KMU seien zu Recht besorgt, meint Eric Muster, Rechtsanwalt in der Kanzlei Rusconi&Associés in Lausanne und Experte für Betreibungsrecht. "Bei KMU ist der Cashflow geringer und ihr Geschäft hängt häufig von einem oder zwei Grossaufträgen ab. Tritt bei einem davon ein Zahlungsproblem auf, kann ihre Situation sehr schnell kompliziert werden." Laut Jürg Rösti haben nicht allein die KMU mit säumigen Zahlern zu kämpfen, aber aufgrund der Art ihrer Geschäfte trifft es sie härter. "Besonders deutlich wird das in bestimmen Bereichen wie beim Online- oder Versandhandel, wo man nur wenige Informationen über die Käufer hat. Bei Kunden aus dem lokalen oder regionalen Umfeld, über deren Ruf man leichter etwas in Erfahrung bringen kann, ist das Risiko geringer."

Womit fängt man an, wenn es ein Problem gibt?

Wie reagiert man auf einen Kunden, der nicht pünktlich zahlt? "Es empfiehlt sich, mit einer schlichten Nachfrage zu beginnen", meint Jürg Rösti. "Vielleicht ist die Erklärung ganz einfach. Ein Anruf kostet fast nichts und danach weiss man mehr." Wenn das zu nichts führt, besteht ein weiterer kostengünstiger Schritt darin, ein bis drei Mahnschreiben zu verschicken. "Es ist üblich, mit einem Schreiben zu beginnen, das den Schuldner offiziell in Verzug setzt", erklärt Eric Muster. "Wenn die Zahlung dann nicht eingeht, kann man ein Betreibungsbegehren beim zuständigen Betreibungsamt einreichen." Das ist auch digital über den Online-Schalter für Unternehmen EasyGov.swiss möglich.
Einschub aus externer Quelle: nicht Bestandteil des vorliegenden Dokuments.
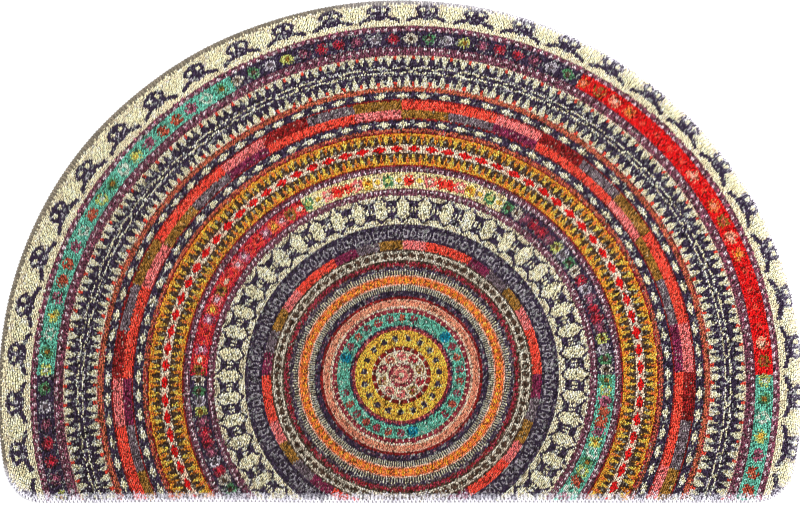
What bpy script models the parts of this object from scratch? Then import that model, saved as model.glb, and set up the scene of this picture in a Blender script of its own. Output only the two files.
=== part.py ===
"""A half-moon hooked rug: a wool pile on its foundation cloth, with an overcast edge binding.

The rug lies flat on Z = 0, its straight edge along X and its round side towards +Y.
Its outline is most of a circle's segment, with two rounded corners. The origin is at
the middle of the underside's bounding box.
"""

import math

import bmesh
import bpy
import numpy as np

MM = 0.001

# The outline: a circle that the straight edge cuts off below its centre.
RIM_RADIUS = 375 * MM
STRAIGHT_EDGE_DROP = 120 * MM
CORNER_RADIUS = 42 * MM
# How far the hand-finished outline strays from the true one, and where its round side swells.
RIM_WANDER = 0.9 * MM
STRAIGHT_WANDER = 1.1 * MM
RIM_SWELL = 7.5 * MM
SWELL_MIDDLE = math.radians(143)
SWELL_SPREAD = math.radians(29)

# Heights above the floor, and depths inwards from the outline.
PILE_TOP = 8.7 * MM
PILE_SHOULDER = 3.0 * MM
UNDERSIDE_SLOPE = 1.5 * MM
LIP_BOTTOM = 1.2 * MM
LIP_TOP = 5.0 * MM
LIP_CHAMFER = 0.7 * MM
BINDING_WIDTH = 8.7 * MM
BINDING_WRAP = 0.9 * MM
BINDING_ROUNDING = 1.2 * MM
GAP = 0.3 * MM

# Points along each stretch of the outline.
RIM_STEPS = 100
CORNER_STEPS = 10
STRAIGHT_STEPS = 30

PILE_COLOUR = (0.26, 0.16, 0.12)
BINDING_COLOUR = (0.47, 0.43, 0.40)


def arc(centre, radius, start, end, steps):
    """Points on an arc from start up to, but not including, end."""
    angles = np.linspace(start, end, steps, endpoint=False)
    return np.column_stack((centre[0] + radius * np.cos(angles), centre[1] + radius * np.sin(angles)))


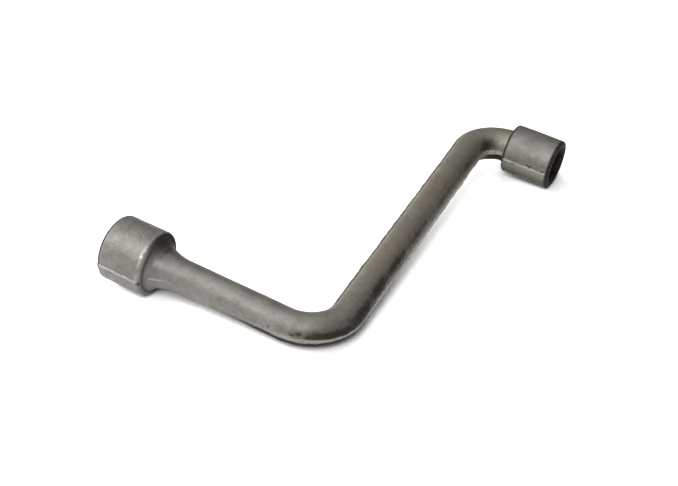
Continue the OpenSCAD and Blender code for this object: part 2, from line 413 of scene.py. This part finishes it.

Das Betreibungsamt lässt dem Schuldner einen Zahlungsbefehl zukommen, den dieser innert zehn Tagen bestreiten kann. Ist dies nicht der Fall oder wird der Schuldner durch ein Gerichtsurteil per Rechtsöffnung zur Begleichung der Forderung gezwungen,  kann der Gläubiger ein Begehren auf Fortsetzung der Betreibung einreichen und so das eigentliche Inkassoverfahren einleiten. Ein komplexer Prozess, warnt Eric Muster: "Das Ganze kann Monate oder gar Jahre dauern, vor allem wenn Sie nicht im Besitz einer Schuldanerkennung des Schuldners sind."

Ist der säumige Zahler nicht in der Schweiz ansässig, so ist das Verfahren natürlich viel komplexer. "Wenn Ihr Schuldner zum Beispiel in Paris sitzt, muss das Verfahren, von Ausnahmen abgesehen, vor einem französischen Gericht geführt werden", erklärt der Rechtsanwalt. "Wenn es um grosse Geldsummen geht, wird es lange dauern, aber in Ländern wie Frankreich funktionieren Pfändungsverfahren relativ gut." Bei kleinen Forderungen in einem Land, das weit entfernt ist oder sich in einer Krise befindet, lohne sich der Aufwand oft nicht, meint Eric Muster, der regelmässig einigen Kunden rät, von ihrer Forderung abzulassen, und zu einem gewissen Pragmatismus aufruft. "Wenn das Verfahren, das Sie einleiten, teurer ist als die Forderung, die Sie einholen wollen, ist es meist der Mühe nicht wert."

Vorbeugend handeln

Um sich vor einem Zahlungsverzug oder, schlimmer noch, einem Zahlungsausfall zu schützen, sollte man vorbeugend handeln, erklärt Jürg Rösti. "Wichtig ist, dass man seine Kunden gut kennt. Man hat auch weniger Probleme mit Firmen, für die man schon seit langer Zeit arbeitet. Bei einem neuen Partner ist das Risiko deutlich höher."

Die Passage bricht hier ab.